» **Problem description**
Below is the data. Give it again, complete and exact.

● ● ●

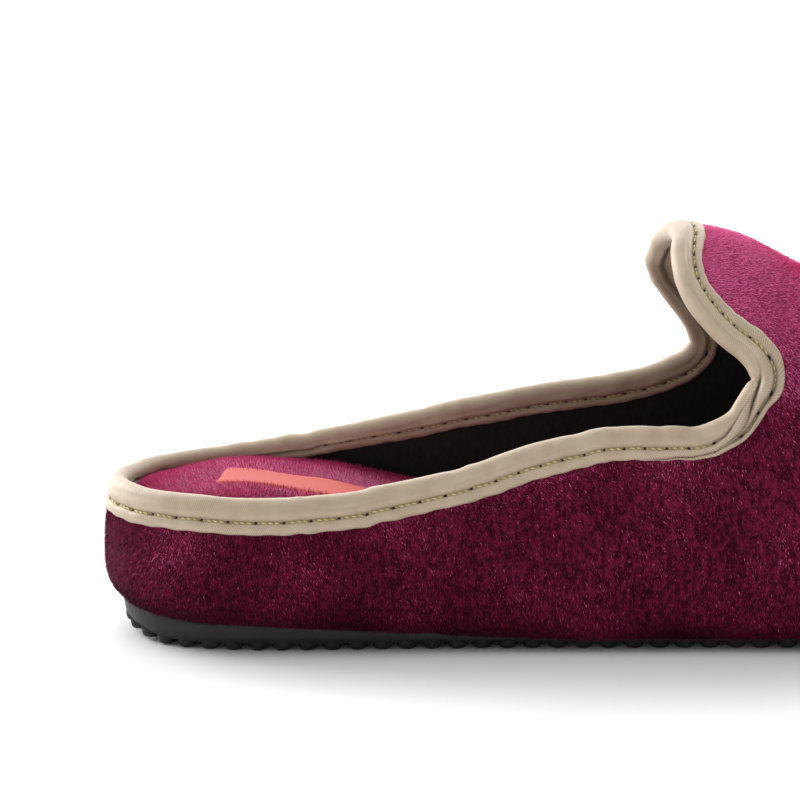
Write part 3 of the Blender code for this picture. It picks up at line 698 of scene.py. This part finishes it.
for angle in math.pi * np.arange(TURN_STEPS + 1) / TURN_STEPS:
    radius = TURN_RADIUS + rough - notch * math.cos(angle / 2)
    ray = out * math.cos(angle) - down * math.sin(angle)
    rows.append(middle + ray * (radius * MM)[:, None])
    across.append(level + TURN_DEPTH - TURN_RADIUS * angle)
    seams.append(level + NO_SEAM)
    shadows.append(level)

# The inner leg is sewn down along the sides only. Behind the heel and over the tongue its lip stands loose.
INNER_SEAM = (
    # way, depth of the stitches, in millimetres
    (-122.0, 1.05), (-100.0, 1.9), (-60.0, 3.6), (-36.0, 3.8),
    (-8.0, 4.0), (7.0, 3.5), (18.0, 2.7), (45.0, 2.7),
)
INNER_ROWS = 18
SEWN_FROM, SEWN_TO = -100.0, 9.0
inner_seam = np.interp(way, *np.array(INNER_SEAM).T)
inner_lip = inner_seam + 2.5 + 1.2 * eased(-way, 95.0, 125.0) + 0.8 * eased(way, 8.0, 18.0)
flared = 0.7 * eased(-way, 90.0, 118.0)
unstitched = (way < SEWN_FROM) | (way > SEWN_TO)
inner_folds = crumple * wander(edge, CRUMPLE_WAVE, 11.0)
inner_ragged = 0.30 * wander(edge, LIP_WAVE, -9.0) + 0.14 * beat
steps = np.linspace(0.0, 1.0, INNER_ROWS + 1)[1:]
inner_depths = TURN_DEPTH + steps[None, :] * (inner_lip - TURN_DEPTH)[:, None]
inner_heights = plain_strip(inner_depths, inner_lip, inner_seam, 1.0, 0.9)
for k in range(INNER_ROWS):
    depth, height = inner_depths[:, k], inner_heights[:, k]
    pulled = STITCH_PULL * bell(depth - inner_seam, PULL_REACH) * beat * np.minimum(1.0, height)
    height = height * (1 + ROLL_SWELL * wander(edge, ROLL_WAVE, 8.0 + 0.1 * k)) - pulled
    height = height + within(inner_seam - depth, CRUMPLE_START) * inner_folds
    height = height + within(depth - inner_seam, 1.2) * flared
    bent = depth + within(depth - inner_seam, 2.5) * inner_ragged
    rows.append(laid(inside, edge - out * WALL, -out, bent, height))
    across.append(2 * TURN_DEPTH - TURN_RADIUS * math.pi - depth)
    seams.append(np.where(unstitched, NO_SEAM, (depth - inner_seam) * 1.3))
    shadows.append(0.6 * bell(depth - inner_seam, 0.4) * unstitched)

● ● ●

» **Correct result**
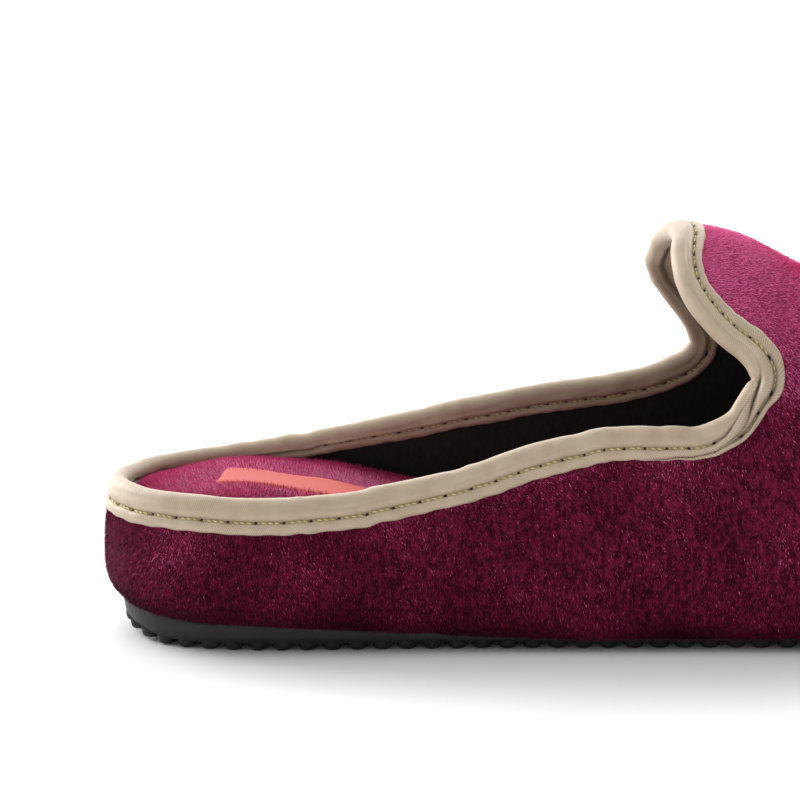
Write part 3 of the Blender code for this picture. It picks up at line 698 of scene.py. This part finishes it.
for angle in math.pi * np.arange(TURN_STEPS + 1) / TURN_STEPS:
    radius = TURN_RADIUS + rough - notch * math.cos(angle / 2)
    ray = out * math.cos(angle) - down * math.sin(angle)
    rows.append(middle + ray * (radius * MM)[:, None])
    across.append(level + TURN_DEPTH - TURN_RADIUS * angle)
    seams.append(level + NO_SEAM)
    shadows.append(level)

# The inner leg is sewn down along the sides only. Behind the heel and over the tongue its lip stands loose.
INNER_SEAM = (
    # way, depth of the stitches, in millimetres
    (-122.0, 1.05), (-100.0, 1.9), (-60.0, 3.6), (-36.0, 3.8),
    (-8.0, 4.0), (7.0, 3.5), (18.0, 2.7), (45.0, 2.7),
)
INNER_ROWS = 18
SEWN_FROM, SEWN_TO = -100.0, 9.0
inner_seam = np.interp(way, *np.array(INNER_SEAM).T)
inner_lip = inner_seam + 2.5 + 1.2 * eased(-way, 95.0, 125.0) + 0.8 * eased(way, 8.0, 18.0)
flared = 0.7 * eased(-way, 90.0, 118.0)
unstitched = (way < SEWN_FROM) | (way > SEWN_TO)
inner_folds = crumple * wander(edge, CRUMPLE_WAVE, 11.0)
inner_ragged = 0.30 * wander(edge, LIP_WAVE, -9.0) + 0.14 * beat
steps = np.linspace(0.0, 1.0, INNER_ROWS + 1)[1:]
inner_depths = TURN_DEPTH + steps[None, :] * (inner_lip - TURN_DEPTH)[:, None]
inner_heights = plain_strip(inner_depths, inner_lip, inner_seam, 1.0, 0.9)
for k in range(INNER_ROWS):
    depth, height = inner_depths[:, k], inner_heights[:, k]
    pulled = STITCH_PULL * bell(depth - inner_seam, PULL_REACH) * beat * np.minimum(1.0, height)
    height = height * (1 + ROLL_SWELL * wander(edge, ROLL_WAVE, 8.0 + 0.1 * k)) - pulled
    height = height + within(inner_seam - depth, CRUMPLE_START) * inner_folds
    height = height + within(depth - inner_seam, 1.2) * flared
    bent = depth + within(depth - inner_seam, 2.5) * inner_ragged
    rows.append(laid(inside, edge - out * WALL, -out, bent, height))
    across.append(2 * TURN_DEPTH - TURN_RADIUS * math.pi - depth)
    seams.append(np.where(unstitched, NO_SEAM, (depth - inner_seam) * 1.3))
    shadows.append(0.6 * bell(depth - inner_seam, 0.4) * unstitched)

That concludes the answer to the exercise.